Required task — The records below must be copied in full; omit the images.

Information given —
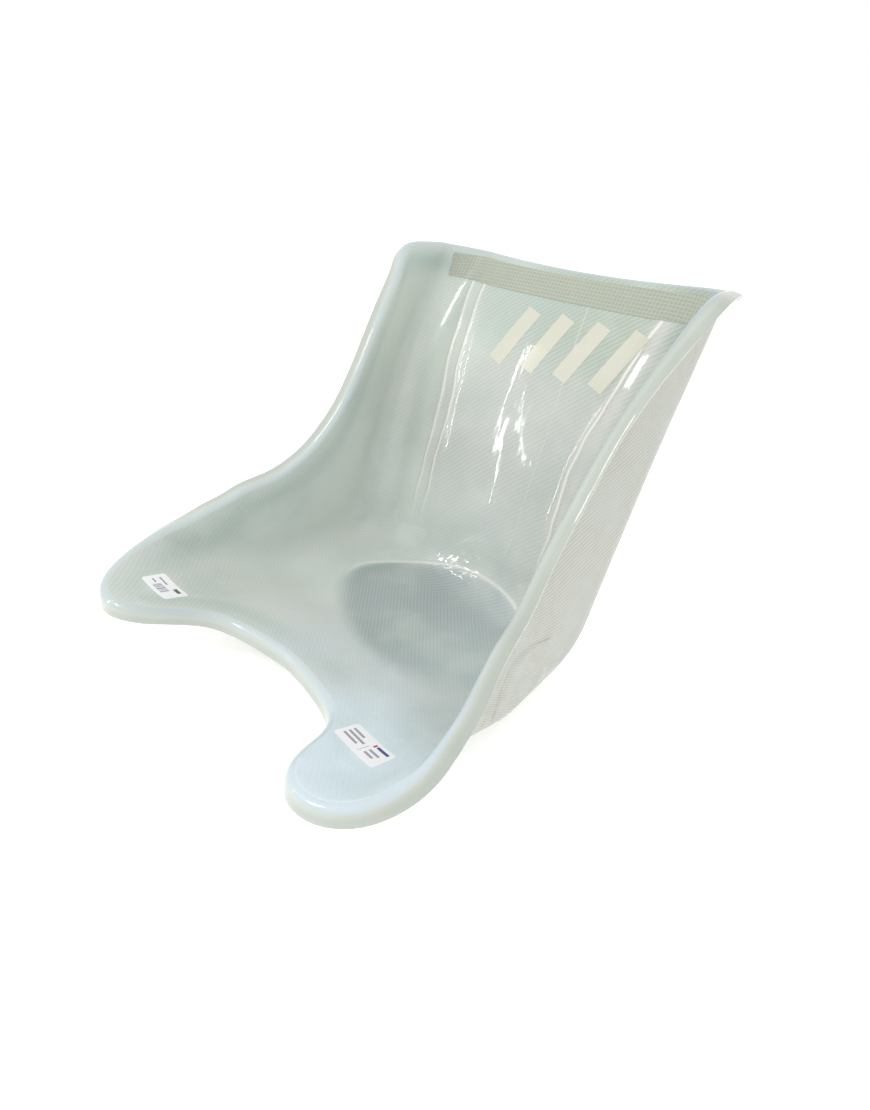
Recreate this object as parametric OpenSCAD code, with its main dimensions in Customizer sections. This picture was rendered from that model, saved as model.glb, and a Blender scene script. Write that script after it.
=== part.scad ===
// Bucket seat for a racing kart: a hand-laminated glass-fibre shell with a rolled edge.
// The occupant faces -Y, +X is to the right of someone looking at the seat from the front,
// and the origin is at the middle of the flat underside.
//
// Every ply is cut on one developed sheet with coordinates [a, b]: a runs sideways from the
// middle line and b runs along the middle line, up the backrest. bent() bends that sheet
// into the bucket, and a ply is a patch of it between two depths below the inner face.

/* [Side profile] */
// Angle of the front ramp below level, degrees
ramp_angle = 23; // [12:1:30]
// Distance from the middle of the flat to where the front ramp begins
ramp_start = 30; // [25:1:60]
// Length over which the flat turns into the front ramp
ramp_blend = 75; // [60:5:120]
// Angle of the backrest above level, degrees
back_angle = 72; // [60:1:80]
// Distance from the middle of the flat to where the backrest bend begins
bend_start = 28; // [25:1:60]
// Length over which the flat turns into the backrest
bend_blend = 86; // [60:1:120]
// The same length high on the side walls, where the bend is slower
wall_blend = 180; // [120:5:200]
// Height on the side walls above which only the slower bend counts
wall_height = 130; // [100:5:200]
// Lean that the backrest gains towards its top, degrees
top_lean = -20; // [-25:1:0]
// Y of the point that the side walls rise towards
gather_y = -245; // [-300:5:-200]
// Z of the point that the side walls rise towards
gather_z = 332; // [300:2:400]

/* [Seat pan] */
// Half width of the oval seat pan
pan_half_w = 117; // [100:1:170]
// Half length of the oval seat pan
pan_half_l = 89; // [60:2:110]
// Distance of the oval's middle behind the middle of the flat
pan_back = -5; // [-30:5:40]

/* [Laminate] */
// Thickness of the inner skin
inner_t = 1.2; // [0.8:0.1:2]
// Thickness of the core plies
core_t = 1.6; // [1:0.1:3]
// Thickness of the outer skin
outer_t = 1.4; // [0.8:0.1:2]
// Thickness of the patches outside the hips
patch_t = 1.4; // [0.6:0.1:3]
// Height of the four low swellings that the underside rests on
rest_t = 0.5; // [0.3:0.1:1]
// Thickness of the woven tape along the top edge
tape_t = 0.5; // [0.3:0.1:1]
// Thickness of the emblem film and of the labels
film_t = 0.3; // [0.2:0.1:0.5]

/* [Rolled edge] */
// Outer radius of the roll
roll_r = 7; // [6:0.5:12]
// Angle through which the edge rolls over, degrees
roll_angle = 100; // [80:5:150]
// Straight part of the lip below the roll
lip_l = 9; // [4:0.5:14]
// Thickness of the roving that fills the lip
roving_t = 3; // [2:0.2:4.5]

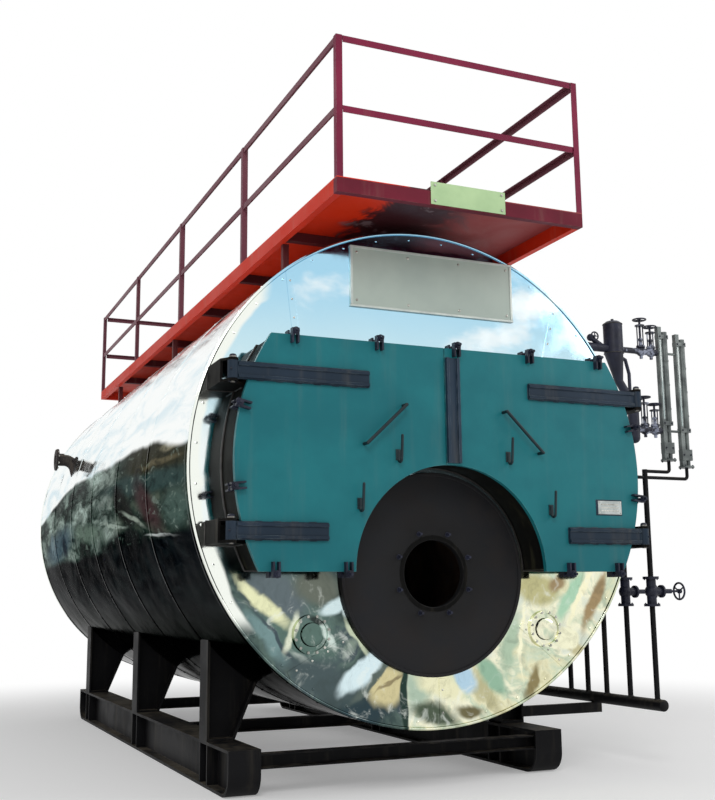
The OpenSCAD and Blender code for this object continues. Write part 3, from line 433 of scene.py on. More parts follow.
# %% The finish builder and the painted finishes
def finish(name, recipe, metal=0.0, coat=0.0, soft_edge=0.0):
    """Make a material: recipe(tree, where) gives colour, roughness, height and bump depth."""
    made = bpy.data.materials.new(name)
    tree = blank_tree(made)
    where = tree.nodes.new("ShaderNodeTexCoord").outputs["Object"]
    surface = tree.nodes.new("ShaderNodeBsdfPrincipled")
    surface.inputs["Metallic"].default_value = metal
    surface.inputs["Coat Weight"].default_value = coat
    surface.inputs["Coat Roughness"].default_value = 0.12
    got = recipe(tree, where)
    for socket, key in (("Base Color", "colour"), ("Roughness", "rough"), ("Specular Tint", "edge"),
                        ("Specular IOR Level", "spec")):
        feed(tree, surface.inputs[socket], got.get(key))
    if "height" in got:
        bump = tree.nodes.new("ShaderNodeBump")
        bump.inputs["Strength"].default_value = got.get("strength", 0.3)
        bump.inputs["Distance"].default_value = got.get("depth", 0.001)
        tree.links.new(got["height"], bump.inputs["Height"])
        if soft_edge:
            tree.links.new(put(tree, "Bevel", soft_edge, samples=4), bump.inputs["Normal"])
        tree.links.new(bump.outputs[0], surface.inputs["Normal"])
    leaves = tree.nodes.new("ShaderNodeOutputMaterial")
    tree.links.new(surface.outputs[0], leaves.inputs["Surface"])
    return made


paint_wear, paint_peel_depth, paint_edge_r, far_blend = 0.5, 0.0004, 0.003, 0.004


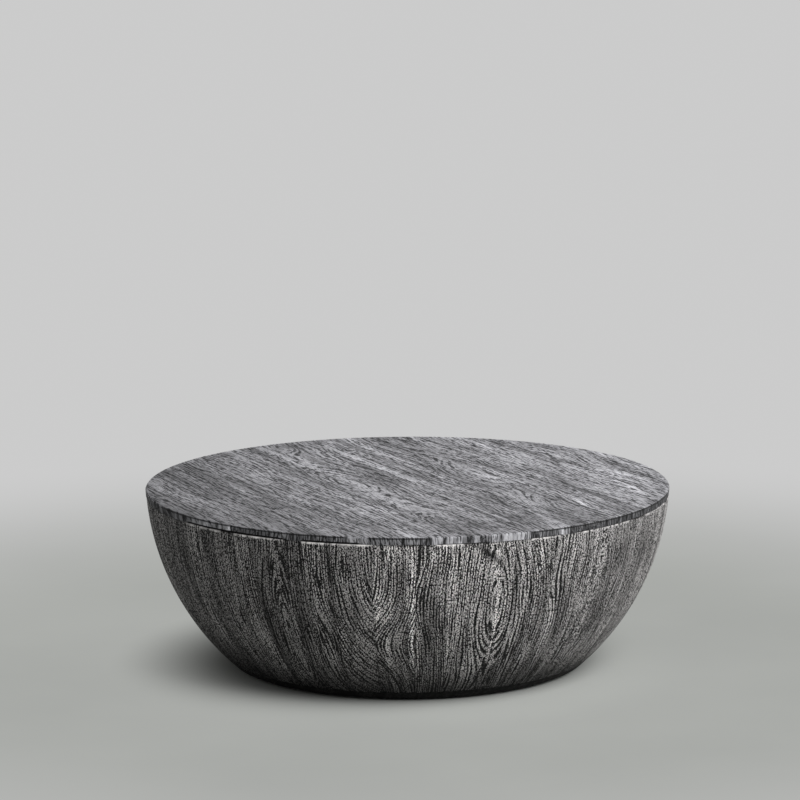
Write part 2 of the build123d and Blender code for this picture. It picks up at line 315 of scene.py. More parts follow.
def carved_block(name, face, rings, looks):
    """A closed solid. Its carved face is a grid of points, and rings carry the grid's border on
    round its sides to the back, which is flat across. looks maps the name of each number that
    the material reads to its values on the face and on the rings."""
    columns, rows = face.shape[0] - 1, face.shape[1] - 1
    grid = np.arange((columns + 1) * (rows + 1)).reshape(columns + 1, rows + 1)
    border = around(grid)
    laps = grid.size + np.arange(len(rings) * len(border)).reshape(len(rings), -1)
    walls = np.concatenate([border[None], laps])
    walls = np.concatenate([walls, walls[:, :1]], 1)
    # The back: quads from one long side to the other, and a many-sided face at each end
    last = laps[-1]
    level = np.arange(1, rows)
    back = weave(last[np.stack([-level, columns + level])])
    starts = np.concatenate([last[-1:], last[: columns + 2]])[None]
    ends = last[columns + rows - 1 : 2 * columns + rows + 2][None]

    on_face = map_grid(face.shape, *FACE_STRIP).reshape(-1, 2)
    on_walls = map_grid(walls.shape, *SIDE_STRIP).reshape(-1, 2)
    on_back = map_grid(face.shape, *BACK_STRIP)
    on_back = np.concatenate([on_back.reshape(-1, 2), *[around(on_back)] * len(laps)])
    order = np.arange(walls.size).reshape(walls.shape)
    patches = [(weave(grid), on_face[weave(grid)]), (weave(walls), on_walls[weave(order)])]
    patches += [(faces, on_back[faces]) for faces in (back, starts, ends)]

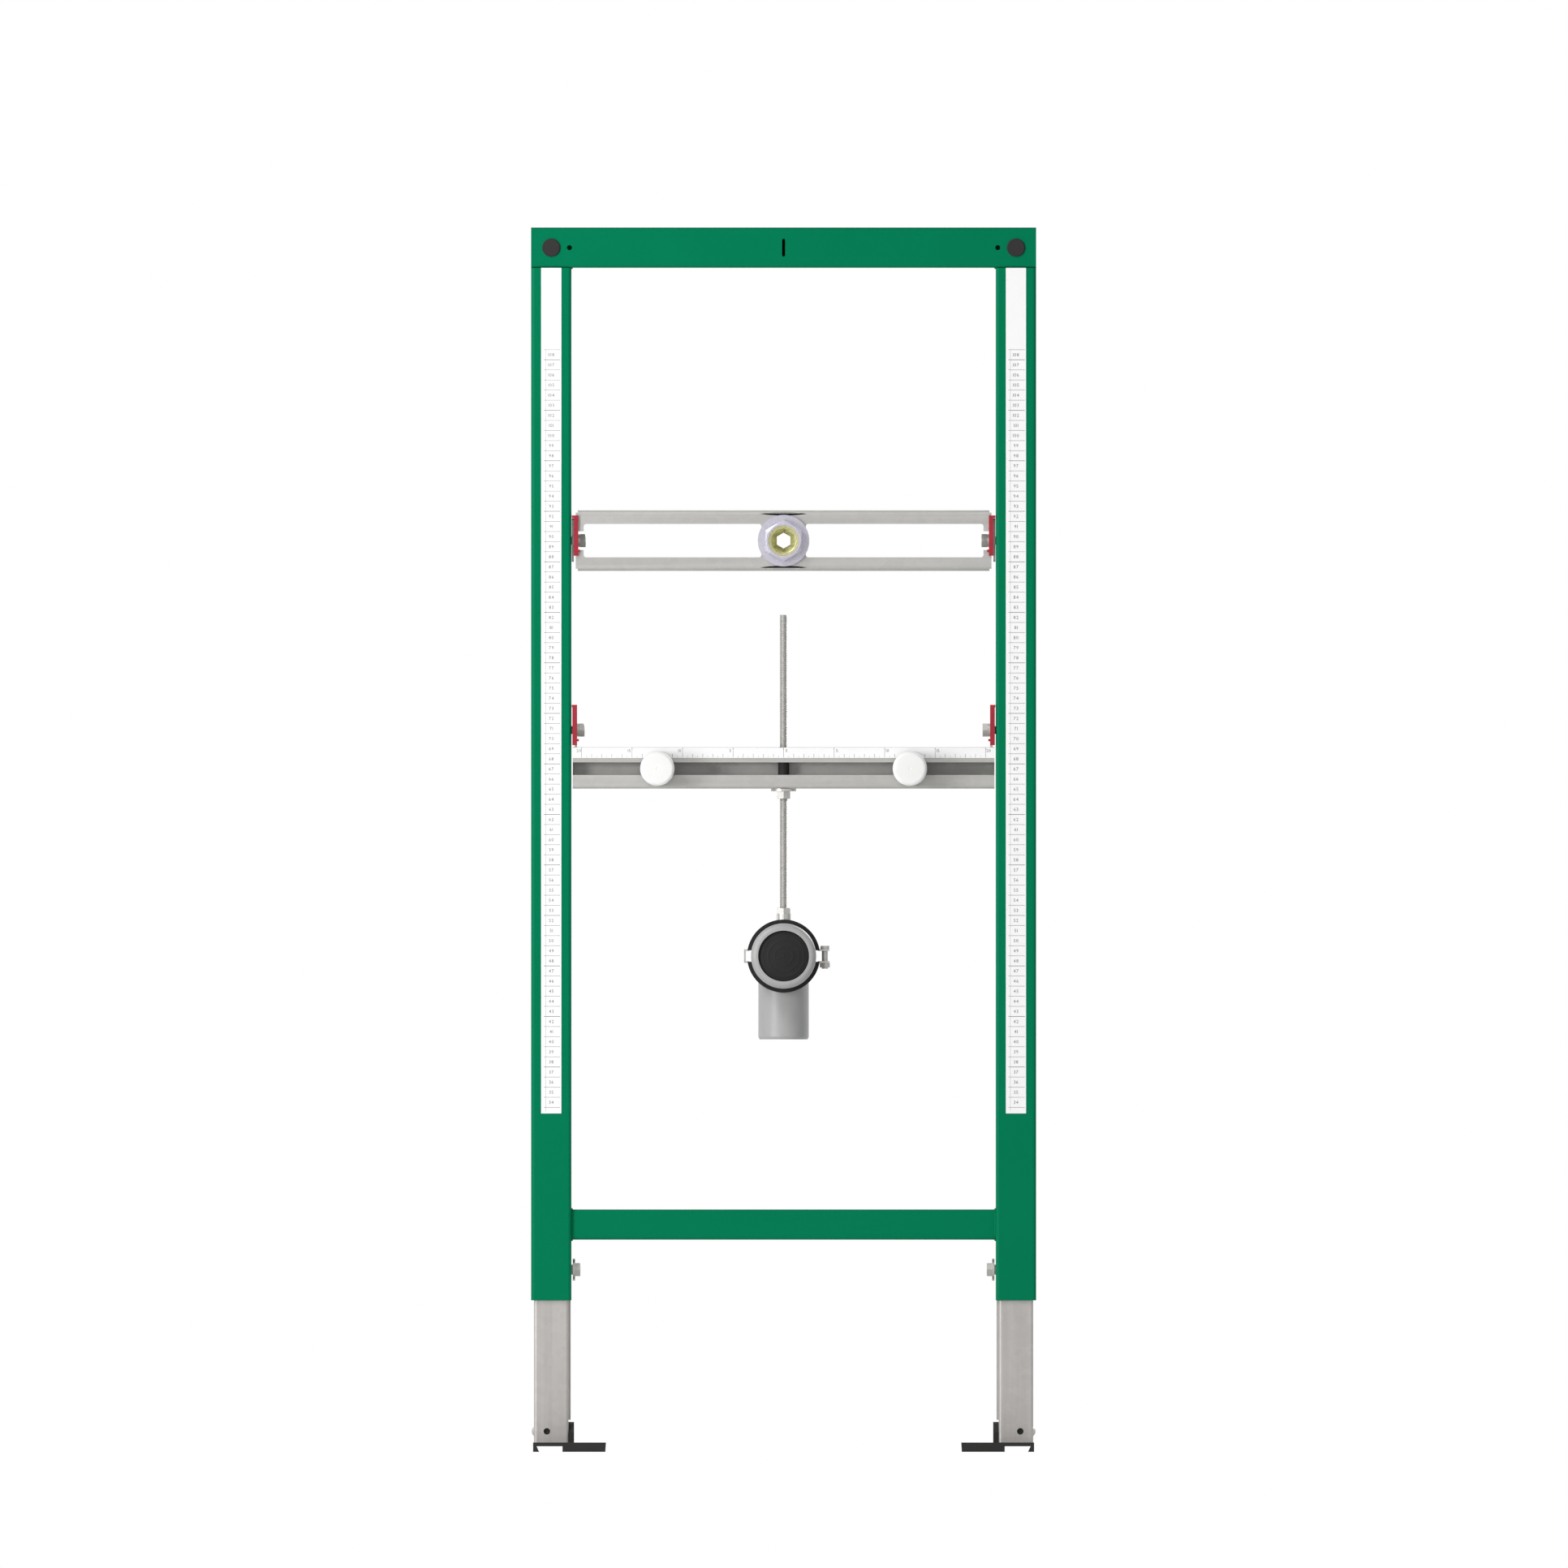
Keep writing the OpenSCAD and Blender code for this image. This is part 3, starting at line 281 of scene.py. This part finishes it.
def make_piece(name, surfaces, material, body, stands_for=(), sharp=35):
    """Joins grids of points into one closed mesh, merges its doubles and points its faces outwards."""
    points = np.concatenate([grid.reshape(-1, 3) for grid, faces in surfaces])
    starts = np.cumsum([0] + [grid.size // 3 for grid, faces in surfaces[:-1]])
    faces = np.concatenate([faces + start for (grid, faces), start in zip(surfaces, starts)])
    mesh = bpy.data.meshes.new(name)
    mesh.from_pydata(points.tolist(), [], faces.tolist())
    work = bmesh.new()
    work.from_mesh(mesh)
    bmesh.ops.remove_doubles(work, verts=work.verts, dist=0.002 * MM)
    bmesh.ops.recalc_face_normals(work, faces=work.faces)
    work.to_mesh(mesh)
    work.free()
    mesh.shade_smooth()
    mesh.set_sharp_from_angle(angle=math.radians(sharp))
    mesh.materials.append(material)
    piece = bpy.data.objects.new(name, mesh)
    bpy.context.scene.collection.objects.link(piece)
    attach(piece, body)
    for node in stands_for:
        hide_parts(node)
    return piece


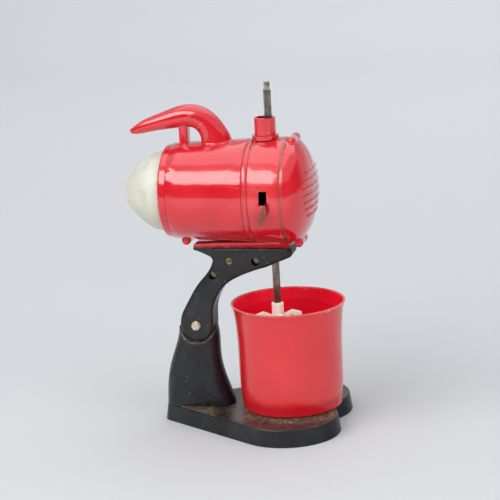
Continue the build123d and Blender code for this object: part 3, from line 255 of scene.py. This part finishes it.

Answer to the exercise —
Recreate this object as parametric OpenSCAD code, with its main dimensions in Customizer sections. This picture was rendered from that model, saved as model.glb, and a Blender scene script. Write that script after it.
=== part.scad ===
// Bucket seat for a racing kart: a hand-laminated glass-fibre shell with a rolled edge.
// The occupant faces -Y, +X is to the right of someone looking at the seat from the front,
// and the origin is at the middle of the flat underside.
//
// Every ply is cut on one developed sheet with coordinates [a, b]: a runs sideways from the
// middle line and b runs along the middle line, up the backrest. bent() bends that sheet
// into the bucket, and a ply is a patch of it between two depths below the inner face.

/* [Side profile] */
// Angle of the front ramp below level, degrees
ramp_angle = 23; // [12:1:30]
// Distance from the middle of the flat to where the front ramp begins
ramp_start = 30; // [25:1:60]
// Length over which the flat turns into the front ramp
ramp_blend = 75; // [60:5:120]
// Angle of the backrest above level, degrees
back_angle = 72; // [60:1:80]
// Distance from the middle of the flat to where the backrest bend begins
bend_start = 28; // [25:1:60]
// Length over which the flat turns into the backrest
bend_blend = 86; // [60:1:120]
// The same length high on the side walls, where the bend is slower
wall_blend = 180; // [120:5:200]
// Height on the side walls above which only the slower bend counts
wall_height = 130; // [100:5:200]
// Lean that the backrest gains towards its top, degrees
top_lean = -20; // [-25:1:0]
// Y of the point that the side walls rise towards
gather_y = -245; // [-300:5:-200]
// Z of the point that the side walls rise towards
gather_z = 332; // [300:2:400]

/* [Seat pan] */
// Half width of the oval seat pan
pan_half_w = 117; // [100:1:170]
// Half length of the oval seat pan
pan_half_l = 89; // [60:2:110]
// Distance of the oval's middle behind the middle of the flat
pan_back = -5; // [-30:5:40]

/* [Laminate] */
// Thickness of the inner skin
inner_t = 1.2; // [0.8:0.1:2]
// Thickness of the core plies
core_t = 1.6; // [1:0.1:3]
// Thickness of the outer skin
outer_t = 1.4; // [0.8:0.1:2]
// Thickness of the patches outside the hips
patch_t = 1.4; // [0.6:0.1:3]
// Height of the four low swellings that the underside rests on
rest_t = 0.5; // [0.3:0.1:1]
// Thickness of the woven tape along the top edge
tape_t = 0.5; // [0.3:0.1:1]
// Thickness of the emblem film and of the labels
film_t = 0.3; // [0.2:0.1:0.5]

/* [Rolled edge] */
// Outer radius of the roll
roll_r = 7; // [6:0.5:12]
// Angle through which the edge rolls over, degrees
roll_angle = 100; // [80:5:150]
// Straight part of the lip below the roll
lip_l = 9; // [4:0.5:14]
// Thickness of the roving that fills the lip
roving_t = 3; // [2:0.2:4.5]

The OpenSCAD and Blender code for this object continues. Write part 3, from line 433 of scene.py on. More parts follow.
# %% The finish builder and the painted finishes
def finish(name, recipe, metal=0.0, coat=0.0, soft_edge=0.0):
    """Make a material: recipe(tree, where) gives colour, roughness, height and bump depth."""
    made = bpy.data.materials.new(name)
    tree = blank_tree(made)
    where = tree.nodes.new("ShaderNodeTexCoord").outputs["Object"]
    surface = tree.nodes.new("ShaderNodeBsdfPrincipled")
    surface.inputs["Metallic"].default_value = metal
    surface.inputs["Coat Weight"].default_value = coat
    surface.inputs["Coat Roughness"].default_value = 0.12
    got = recipe(tree, where)
    for socket, key in (("Base Color", "colour"), ("Roughness", "rough"), ("Specular Tint", "edge"),
                        ("Specular IOR Level", "spec")):
        feed(tree, surface.inputs[socket], got.get(key))
    if "height" in got:
        bump = tree.nodes.new("ShaderNodeBump")
        bump.inputs["Strength"].default_value = got.get("strength", 0.3)
        bump.inputs["Distance"].default_value = got.get("depth", 0.001)
        tree.links.new(got["height"], bump.inputs["Height"])
        if soft_edge:
            tree.links.new(put(tree, "Bevel", soft_edge, samples=4), bump.inputs["Normal"])
        tree.links.new(bump.outputs[0], surface.inputs["Normal"])
    leaves = tree.nodes.new("ShaderNodeOutputMaterial")
    tree.links.new(surface.outputs[0], leaves.inputs["Surface"])
    return made


paint_wear, paint_peel_depth, paint_edge_r, far_blend = 0.5, 0.0004, 0.003, 0.004


Write part 2 of the build123d and Blender code for this picture. It picks up at line 315 of scene.py. More parts follow.
def carved_block(name, face, rings, looks):
    """A closed solid. Its carved face is a grid of points, and rings carry the grid's border on
    round its sides to the back, which is flat across. looks maps the name of each number that
    the material reads to its values on the face and on the rings."""
    columns, rows = face.shape[0] - 1, face.shape[1] - 1
    grid = np.arange((columns + 1) * (rows + 1)).reshape(columns + 1, rows + 1)
    border = around(grid)
    laps = grid.size + np.arange(len(rings) * len(border)).reshape(len(rings), -1)
    walls = np.concatenate([border[None], laps])
    walls = np.concatenate([walls, walls[:, :1]], 1)
    # The back: quads from one long side to the other, and a many-sided face at each end
    last = laps[-1]
    level = np.arange(1, rows)
    back = weave(last[np.stack([-level, columns + level])])
    starts = np.concatenate([last[-1:], last[: columns + 2]])[None]
    ends = last[columns + rows - 1 : 2 * columns + rows + 2][None]

    on_face = map_grid(face.shape, *FACE_STRIP).reshape(-1, 2)
    on_walls = map_grid(walls.shape, *SIDE_STRIP).reshape(-1, 2)
    on_back = map_grid(face.shape, *BACK_STRIP)
    on_back = np.concatenate([on_back.reshape(-1, 2), *[around(on_back)] * len(laps)])
    order = np.arange(walls.size).reshape(walls.shape)
    patches = [(weave(grid), on_face[weave(grid)]), (weave(walls), on_walls[weave(order)])]
    patches += [(faces, on_back[faces]) for faces in (back, starts, ends)]

Keep writing the OpenSCAD and Blender code for this image. This is part 3, starting at line 281 of scene.py. This part finishes it.
def make_piece(name, surfaces, material, body, stands_for=(), sharp=35):
    """Joins grids of points into one closed mesh, merges its doubles and points its faces outwards."""
    points = np.concatenate([grid.reshape(-1, 3) for grid, faces in surfaces])
    starts = np.cumsum([0] + [grid.size // 3 for grid, faces in surfaces[:-1]])
    faces = np.concatenate([faces + start for (grid, faces), start in zip(surfaces, starts)])
    mesh = bpy.data.meshes.new(name)
    mesh.from_pydata(points.tolist(), [], faces.tolist())
    work = bmesh.new()
    work.from_mesh(mesh)
    bmesh.ops.remove_doubles(work, verts=work.verts, dist=0.002 * MM)
    bmesh.ops.recalc_face_normals(work, faces=work.faces)
    work.to_mesh(mesh)
    work.free()
    mesh.shade_smooth()
    mesh.set_sharp_from_angle(angle=math.radians(sharp))
    mesh.materials.append(material)
    piece = bpy.data.objects.new(name, mesh)
    bpy.context.scene.collection.objects.link(piece)
    attach(piece, body)
    for node in stands_for:
        hide_parts(node)
    return piece


Continue the build123d and Blender code for this object: part 3, from line 255 of scene.py. This part finishes it.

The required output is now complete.